A inflação na Venezuela foi de 4,4% em novembro e, no ano, está em 18%. Isso reduz a capacidade de compra, principalmente dos mais pobres, que são a base política de Chávez. O que o governo, por um lado, dá com distribuição de dinheiro nas políticas sociais para os mais pobres, tira do outro quando os preços se elevam. Há outro fator mais perturbador ainda: o desabastecimento. Faltavam produtos nas prateleiras, inclusive nos mercados populares, onde o governo venezuelano oferece itens a preços mais baixos. Isso vem do remédio que Chávez tem usado para combater a inflação: o controle de preços. Inflação, desabastecimento e controle de preços tiraram o conforto econômico que o crescimento poderia ter dado. O conflito explícito de Chávez com os empresários, seus seguidos sinais de que as regras dos contratos só valerão até quando ele quiser estão fazendo com que a economia venezuelana desperdice o boom petrolífero. Vive-se dele no presente, mas sem maiores investimentos para o futuro. É por isso que um dos apelos dos líderes estudantis foi feito em direção aos empresários: que invistam para criar emprego. Um número alto de crescimento do PIB não adianta muito quando está baseado apenas no preço de uma commodity que disparou no mercado internacional.

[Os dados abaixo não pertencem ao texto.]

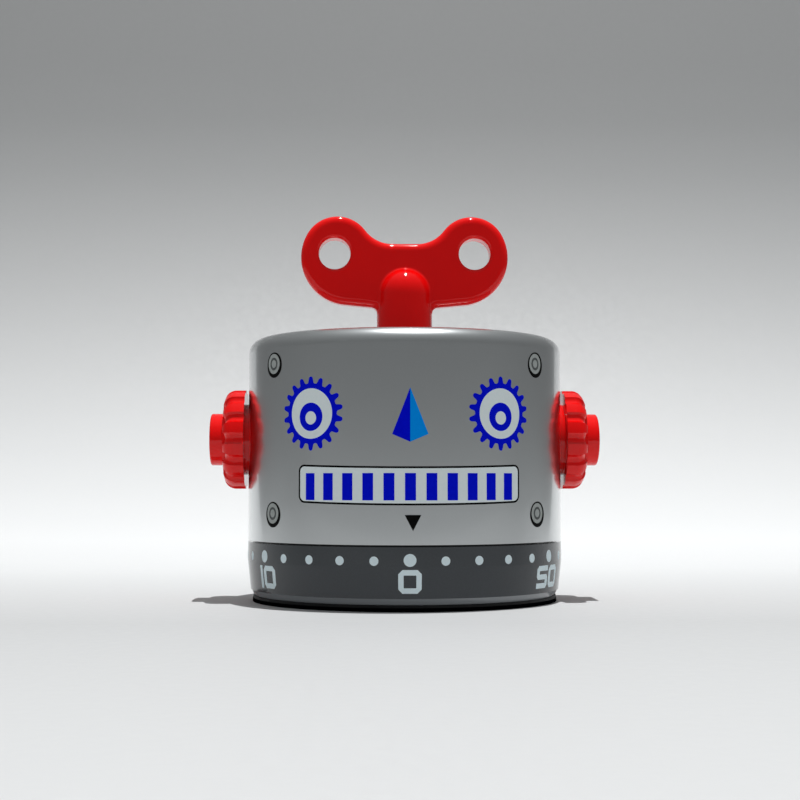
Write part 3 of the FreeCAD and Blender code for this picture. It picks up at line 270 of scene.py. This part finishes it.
def rounded_box(width, height, radius):
    """A box about the origin with round corners."""
    steps = 8
    points = []
    for across, up, start in ((1, 1, 0), (-1, 1, 90), (-1, -1, 180), (1, -1, 270)):
        middle = (across * (width / 2 - radius), up * (height / 2 - radius))
        for step in range(steps + 1):
            turn = math.radians(start + 90 * step / steps)
            points.append((middle[0] + radius * math.cos(turn), middle[1] + radius * math.sin(turn)))
    return points


def dense(points):
    """The same outline with its long edges divided."""
    result = []
    for start, end in zip(points, points[1:] + points[:1]):
        count = max(1, math.ceil(math.dist(start, end) / EDGE))
        along, up = end[0] - start[0], end[1] - start[1]
        for part in range(count):
            share = part / count
            result.append((start[0] + along * share, start[1] + up * share))
    return result


def case_radius(level, body):
    """Radius in metres of the round case at a height in millimetres."""
    if body == "head":
        return CASE_R
    share = min(max((TAPER_TOP - level) / (TAPER_TOP - BEVEL_TOP), 0.0), 1.0)
    return CASE_R - TAPER_IN * MM * share


def printed(name, turn, height, outlines, material, layer, body="head"):
    """A film of ink on the round case.

    The outlines are in millimetres along and up the surface, about the place (turn, height).
    An outline inside another is a hole in it.  Layers are thin steps outward from the surface."""
    mesh = bmesh.new()
    for points in outlines:
        corners = [mesh.verts.new((x, y, 0)) for x, y in dense(points)]
        for start, end in zip(corners, corners[1:] + corners[:1]):
            mesh.edges.new((start, end))
    bmesh.ops.triangle_fill(mesh, edges=mesh.edges[:], use_beauty=True)
    reach = max(abs(vert.co.x) for vert in mesh.verts)
    for index in range(-int(reach / STRIP), int(reach / STRIP) + 1):
        bmesh.ops.bisect_plane(mesh, geom=mesh.verts[:] + mesh.edges[:] + mesh.faces[:],
                               plane_co=((index + 0.5) * STRIP, 0, 0), plane_no=(1, 0, 0))
    mesh.normal_update()
    for face in mesh.faces:
        if face.normal.z < 0:
            face.normal_flip()
    skin = bmesh.ops.extrude_face_region(mesh, geom=mesh.faces[:])
    top = {item for item in skin["geom"] if isinstance(item, bmesh.types.BMVert)}
    film = (FILM + FILM_STEP * layer) * MM
    for vert in mesh.verts:
        level = height + vert.co.y
        radius = case_radius(level, body) + (film if vert in top else -FILM * MM)
        angle = math.radians(turn) + vert.co.x * MM / CASE_R
        vert.co = Vector((radius * math.sin(angle), -radius * math.cos(angle), level * MM))
    bmesh.ops.recalc_face_normals(mesh, faces=mesh.faces[:])
    data = bpy.data.meshes.new(name)
    mesh.to_mesh(data)
    mesh.free()
    data.materials.append(INKS[material])
    piece = bpy.data.objects.new(name, data)
    bpy.context.collection.objects.link(piece)
    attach(piece, body)
    return piece


def gear_ring(teeth, tip_r, root_r):
    """The outline of a round-toothed gear; each tooth is drawn as (aside, outward) points."""
    half, cap = 0.45, 0.43
    foot_half, fillet_half, fillet_height = 0.74, 0.58, 0.2
    cap_level = tip_r - cap
    crown = [(cap * math.sin(math.radians(lean)), cap_level + cap * math.cos(math.radians(lean)))
             for lean in range(-75, 76, 25)]
    flank = [(foot_half, root_r), (fillet_half, root_r + fillet_height), (half, cap_level)]
    tooth_points = [(-aside, outward) for aside, outward in flank] + crown + flank[::-1]
    outline = []
    for tooth in range(teeth):
        middle = math.pi / 2 - 2 * math.pi * tooth / teeth
        outward = Vector((math.cos(middle), math.sin(middle)))
        aside = Vector((outward.y, -outward.x))
        outline += [tuple(outward * rise + aside * slide) for slide, rise in tooth_points]
    return outline


# In millimetres.  The rings of an eye lap a little, so that no gap shows between their colours.
EYE_LEVEL = 35.8
GEAR_TEETH = 18
GEAR_TIP_R = 6.8
GEAR_ROOT_R = 5.5
GEAR_HOLE_R = 4.5
WHITE_R = 4.62
WHITE_HOLE_R = 2.5
PUPIL_R = 2.6
PUPIL_HOLE_R = 1.22
SPOT_R = 1.3
PUPIL_DROP = 0.6
SPOT_DROP = 0.2


def eye(word, turn):
    """A gear-shaped eye: a toothed blue ring, a pale disc, and a low pupil with a lower spot in it."""
    gear = gear_ring(GEAR_TEETH, GEAR_TIP_R, GEAR_ROOT_R)
    pupil_level = EYE_LEVEL - PUPIL_DROP
    printed(f"{word}_eye_gear", turn, EYE_LEVEL, [gear, circle(GEAR_HOLE_R)], "blue", 0)
    white = [circle(WHITE_R), circle(WHITE_HOLE_R, (0, -PUPIL_DROP))]
    printed(f"{word}_eye_white", turn, EYE_LEVEL, white, "pale", 1)
    pupil = [circle(PUPIL_R), circle(PUPIL_HOLE_R, (0, -SPOT_DROP))]
    printed(f"{word}_pupil", turn, pupil_level, pupil, "blue", 2)
    printed(f"{word}_pupil_spot", turn, pupil_level - SPOT_DROP, [circle(SPOT_R)], "pale", 1)


def nose():
    """A kite split down the middle into a dark and a light half."""
    left, right = -3.25, 3.3
    top, side, foot = 40.3, 31.9, 30.5
    printed("nose_dark", 0.0, 0.0, [[(0, top), (left, side), (0, foot)]], "navy", 0)
    printed("nose_light", 0.0, 0.0, [[(0, top), (0, foot), (right, side)]], "sky", 0)


MOUTH_W = 44.2
MOUTH_H = 7.0
MOUTH_TURN = 0.2
MOUTH_LEVEL = 22.6
BAR_W = 1.97
BAR_H = 4.9
BAR_LEVEL = 22.45
BARS = 11
BAR_PITCH = 7.14
MIDDLE_BAR_TURN = 0.06


def smiling(points):
    """An outline whose ends bend upward by the lift at half the mouth's width."""
    lift, half = 0.42, 22.0
    return [(x, y + lift * (x / half) ** 2) for x, y in dense(points)]


def mouth_shape(inset, corner):
    return smiling(rounded_box(MOUTH_W - inset, MOUTH_H - inset, corner))


def mouth():
    """A pale window with a thin black edge and a row of blue bars."""
    edge = [mouth_shape(0, 1.3), mouth_shape(0.7, 1.0)]
    printed("mouth_edge", MOUTH_TURN, MOUTH_LEVEL, edge, "black", 1)
    printed("mouth_fill", MOUTH_TURN, MOUTH_LEVEL, [mouth_shape(0.5, 1.1)], "pale", 0)
    bar = bar_shape(-BAR_W / 2, -BAR_H / 2, BAR_W / 2, BAR_H / 2)
    for number in range(BARS):
        turn = MIDDLE_BAR_TURN + BAR_PITCH * (number - BARS // 2)
        printed(f"mouth_bar_{number + 1}", turn, BAR_LEVEL, [bar], "blue", 2)


def pointer():
    """A small black triangle that points down at the dial."""
    turn, half, top, tip = 0.9, 1.5, 17.4, 14.5
    printed("pointer", turn, 0.0, [[(-half, top), (half, top), (0, tip)]], "black", 0)


def painted_screw(word, turn, height):
    """A printed screw head: dark edge, heavier below, light rim, grey ring and light middle."""
    shade, ring, light = (0.05, -0.1), (-0.05, 0.1), (-0.05, 0.12)
    printed(f"{word}_screw_shade", turn, height, [circle(2.4, shade), circle(1.9, light)], "black", 1)
    printed(f"{word}_screw_rim", turn, height, [circle(2.0, light)], "silver", 0)
    printed(f"{word}_screw_ring", turn, height, [circle(1.2, ring), circle(0.75, light)], "grey", 1)
    printed(f"{word}_screw_spot", turn, height, [circle(0.62, light)], "silver", 1)


STROKE = 0.98
DIGIT_W = 4.24
DIGIT_H = 4.24
ONE_W = 2.6
DIGIT_GAP = 0.5
CORNER = 0.6
BEND = 0.5


def bar_shape(left, low, right, high):
    return [(left, low), (right, low), (right, high), (left, high)]


def chamfered(left, low, right, high, cut):
    """A box with its corners cut off."""
    return [(left + cut, low), (right - cut, low), (right, low + cut), (right, high - cut),
            (right - cut, high), (left + cut, high), (left, high - cut), (left, low + cut)]


def digit_outlines(digit, left):
    """Square stencil-like figures, all of one stroke width; the outline starts at the left edge."""
    w, h, s, c, b = DIGIT_W, DIGIT_H, STROKE, CORNER, BEND
    middle_low, middle_high = (h - s) / 2, (h + s) / 2
    three_reach = 0.8
    if digit == "0":
        shapes = [chamfered(0, 0, w, h, 0.75), chamfered(s, s, w - s, h - s, 0.05)]
    elif digit == "1":
        shapes = [bar_shape(ONE_W - s, 0, ONE_W, h)]
    elif digit == "2":
        shapes = [[(0, 0), (w, 0), (w, s), (s, s), (s, middle_low), (w - b, middle_low), (w, middle_low + b),
                   (w, h - c), (w - c, h), (0, h), (0, h - s), (w - s, h - s), (w - s, middle_high),
                   (b, middle_high), (0, middle_high - b)]]
    elif digit == "3":
        shapes = [[(0, 0), (w - c, 0), (w, c), (w, h - c), (w - c, h), (0, h), (0, h - s), (w - s, h - s),
                   (w - s, middle_high), (three_reach, middle_high), (three_reach, middle_low),
                   (w - s, middle_low), (w - s, s), (0, s)]]
    elif digit == "4":
        shapes = [[(w - s, 0), (w, 0), (w, h), (w - s, h), (w - s, middle_high), (s, middle_high), (s, h),
                   (0, h), (0, middle_low), (w - s, middle_low)]]
    else:
        shapes = [[(0, 0), (w - c, 0), (w, c), (w, middle_high - b), (w - b, middle_high), (s, middle_high),
                   (s, h - s), (w, h - s), (w, h), (c, h), (0, h - c), (0, middle_low + b), (b, middle_low),
                   (w - s, middle_low), (w - s, s), (0, s)]]
    return [[(left + x, y) for x, y in shape] for shape in shapes]


ZERO_TURN = -0.1
DOTS = 30
DOTS_PER_NUMBER = 5
BIG_DOT = (9.31, 1.15)
SMALL_DOT = (9.15, 0.83)
NUMBER_LEVEL = 3.35


def dial_marks():
    """Dots for every second minute all round the base, and a number every ten minutes."""
    for number in range(DOTS):
        turn = ZERO_TURN - 360 / DOTS * number
        level, radius = SMALL_DOT if number % DOTS_PER_NUMBER else BIG_DOT
        printed(f"dot_{2 * number:02d}", turn, level, [circle(radius, steps=40)], "white", 0,
                body="base")
    for number in range(DOTS // DOTS_PER_NUMBER):
        figures = str(number * 10)
        widths = [ONE_W if figure == "1" else DIGIT_W for figure in figures]
        left = -(sum(widths) + DIGIT_GAP * (len(figures) - 1)) / 2
        outlines = []
        for figure, width in zip(figures, widths):
            outlines += digit_outlines(figure, left)
            left += width + DIGIT_GAP
        turn = ZERO_TURN - 360 / DOTS * DOTS_PER_NUMBER * number
        printed(f"figure_{figures}", turn, NUMBER_LEVEL, outlines, "white", 0, body="base")


# ---------------------------------------------------------------- studio

def sweep(half_width, floor_half, front, far, back, height, bend):
    """A wide pale floor with a narrower backdrop that curves up out of it behind the object."""
    steps = 12
    profile = []
    for step in range(steps + 1):
        turn = math.radians(90 * step / steps)
        profile.append((back - bend + bend * math.sin(turn), bend - bend * math.cos(turn)))
    profile.append((back, height))
    corners = [(side, y, z) for y, z in profile for side in (-half_width, half_width)]
    faces = [(2 * row, 2 * row + 1, 2 * row + 3, 2 * row + 2) for row in range(len(profile) - 1)]
    fold = back - bend
    floors = ((-floor_half, floor_half, front, fold), (-floor_half, -half_width, fold, far),
              (half_width, floor_half, fold, far))
    for left, right, low, high in floors:
        first = len(corners)
        corners += [(left, low, 0), (right, low, 0), (right, high, 0), (left, high, 0)]
        faces.append((first, first + 1, first + 2, first + 3))
    mesh = bpy.data.meshes.new("sweep")
    mesh.from_pydata(corners, [], faces)
    for face in mesh.polygons:
        face.use_smooth = True
    paper = Surface("paper")
    # Painted light and shade on the paper: dark far in front, a bright band about 0.3 m in front, dimmer
    # just in front of the object, bright at the fold behind it and darker up the backdrop.
    paper.painted_light_along_sweep([(-0.8, 0.16), (-0.45, 0.2), (-0.3, 0.8), (-0.05, 0.56),
                             (0.15, 0.8), (0.335, 0.49), (0.44, 0.33), (0.7, 0.22)])
    paper.roughness(paper.noise(500, 3), 0.6, 0.75)
    mesh.materials.append(paper.material)
    sheet = bpy.data.objects.new("sweep", mesh)
    bpy.context.collection.objects.link(sheet)


def lamp(place, size, power):
    """A small square lamp that shines at the origin."""
    light = bpy.data.lights.new("lamp", "AREA")
    light.shape = "RECTANGLE"
    light.size = size
    light.size_y = size
    light.energy = power
    item = bpy.data.objects.new("lamp", light)
    item.location = place
    item.rotation_euler = (-Vector(place)).to_track_quat("-Z", "Y").to_euler()
    bpy.context.collection.objects.link(item)


def room():
    """A dim room that grows lighter overhead; each step is (rise of the direction, grey)."""
    world = bpy.data.worlds.new("room")
    world.use_nodes = True
    tree = world.node_tree
    place = tree.nodes.new("ShaderNodeTexCoord")
    split = tree.nodes.new("ShaderNodeSeparateXYZ")
    shift = tree.nodes.new("ShaderNodeMapRange")
    shift.inputs["From Min"].default_value = -1.0
    band = tree.nodes.new("ShaderNodeValToRGB")
    rises = [(-0.1, 0.16), (0.4, 0.2), (0.8, 0.3), (1.0, 0.5)]
    while len(band.color_ramp.elements) < len(rises):
        band.color_ramp.elements.new(0.5)
    for element, (rise, grey) in zip(band.color_ramp.elements, rises):
        element.position = (rise + 1) / 2
        element.color = (0.97 * grey, 0.99 * grey, grey, 1)
    tree.links.new(place.outputs["Generated"], split.inputs["Vector"])
    tree.links.new(split.outputs["Z"], shift.inputs["Value"])
    tree.links.new(shift.outputs["Result"], band.inputs["Fac"])
    tree.links.new(band.outputs["Color"], tree.nodes["Background"].inputs["Color"])
    bpy.context.scene.world = world


def studio():
    room()
    sweep(half_width=0.225, floor_half=1.0, front=-1.0, far=1.0, back=0.26, height=0.45, bend=0.16)
    lamp(place=(0.0526, 0.0, 1.0), size=0.006, power=9.6)


def camera():
    """The main view: from a little below the middle of the face, looking slightly up."""
    data = bpy.data.cameras.new("camera")
    data.sensor_width = 36
    data.lens = 67.5
    item = bpy.data.objects.new("camera", data)
    turn = math.radians(-1.938)
    distance = 299.87 * MM
    height = 23.38 * MM
    look_up, look_aside = 3.11, -1.768
    item.location = (distance * math.sin(turn), -distance * math.cos(turn), height)
    item.rotation_euler = (math.radians(90 + look_up), 0.0, math.radians(look_aside))
    bpy.context.collection.objects.link(item)
    bpy.context.scene.camera = item
    bpy.context.scene.view_settings.view_transform = "Standard"


dress_frame()
camera()
eye("left", -35.5)
eye("right", 32.7)
nose()
mouth()
pointer()
painted_screw("upper_left", -54.1, 45.3)
painted_screw("upper_right", 50.4, 45.3)
painted_screw("lower_left", -54.5, 17.3)
painted_screw("lower_right", 51.3, 17.35)
dial_marks()
studio()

Uma importante lição política foi explicada pelo vice-chanceler Vladimir Villages. Ele afirmou que, mesmo sob o risco de expurgo ou de ser chamado de traidor, diria o que pensa, porque ajuda mais quem diz a verdade ao presidente. Ele acha que Hugo Chávez subestimou a dissidência externa. O vice-chanceler disse que, particularmente, discorda de vários pontos da proposta de reforma, como um artigo que suspende a liberdade de informação e o devido processo legal em casos de exceção. Nós no Brasil aprendemos bem com o AI-5 o que pode dar esta suspensão de direitos.

Há outra lição para nós que todo o caso da Venezuela encerra. Hugo Chávez nasceu dos erros dos partidos tradicionais que, por décadas, controlaram a política venezuelana sem ter um projeto para incluir a enorme massa de pobres e extremamente pobres do país. Eles erraram durante anos ao oferecer à Venezuela o espetáculo da corrupção endêmica e do distanciamento entre representante e representado. Isso vai erodindo a confiança na democracia. Diante de um líder de forte carisma e vontade férrea, como Chávez, em vez de combatê-lo, eles se omitiram. Quando decidiram boicotar as eleições parlamentares, deram um enorme tiro no pé. Mesmo assim, muitos líderes políticos tradicionais estavam pregando a abstenção. Acertaram os que conclamaram ao voto, os que fizeram a campanha do "não", os que vigiaram urna a urna, como fizeram os estudantes. Que falta nos faz aqui um movimento estudantil independente, que não viva de subsídios públicos!

Hugo Chávez errou quando não avaliou que seus atos estavam incomodando gente demais: o poder excessivo assustou até os seus amigos íntimos; a inflação e o desabastecimento desanimaram os mais pobres; sua declaração de ficar até 2050 uniu aliados, inimigos e seguidores; o fechamento da RCTV pôs na rua quem andava desestimulado; suas propostas que admitiam confisco de propriedade assustaram até os pequenos proprietários que se encantavam com seu discurso nacionalista. Assustou gente demais e perdeu.

Que ele é trapalhão, autoritário, com projetos ditatoriais todos sabiam. O crescimento econômico, no entanto, poderia tê-lo ajudado, com os extraordinários preços do petróleo e o comércio com os Estados Unidos batendo em US$70 bilhões. Mas a inflação, velho inimigo perturbador da América Latina, corroeu o entusiasmo com o crescimento.

Importante reter de toda esta história: elites políticas que aceitam que a corrupção se torne endêmica estão minando a confiança do eleitor no sistema democrático, abrindo o caminho para um aventureiro carismático e mistificador. Manipulações das regras da democracia, rompendo princípios como a alternância do poder, não são aceitas nem num país onde o presidente é popular e tem excessivo controle sobre as instituições. Na economia, ficou mais uma vez registrado que, se a inflação não estiver rigorosamente controlada, o crescimento não se mantém por muito tempo, e o ambiente econômico fica desfavorável ao governante. Portanto alquimias econômicas que partem da idéia de permitir "alguma inflação" têm efeito bumerangue: acabam voltando-se contra o governante.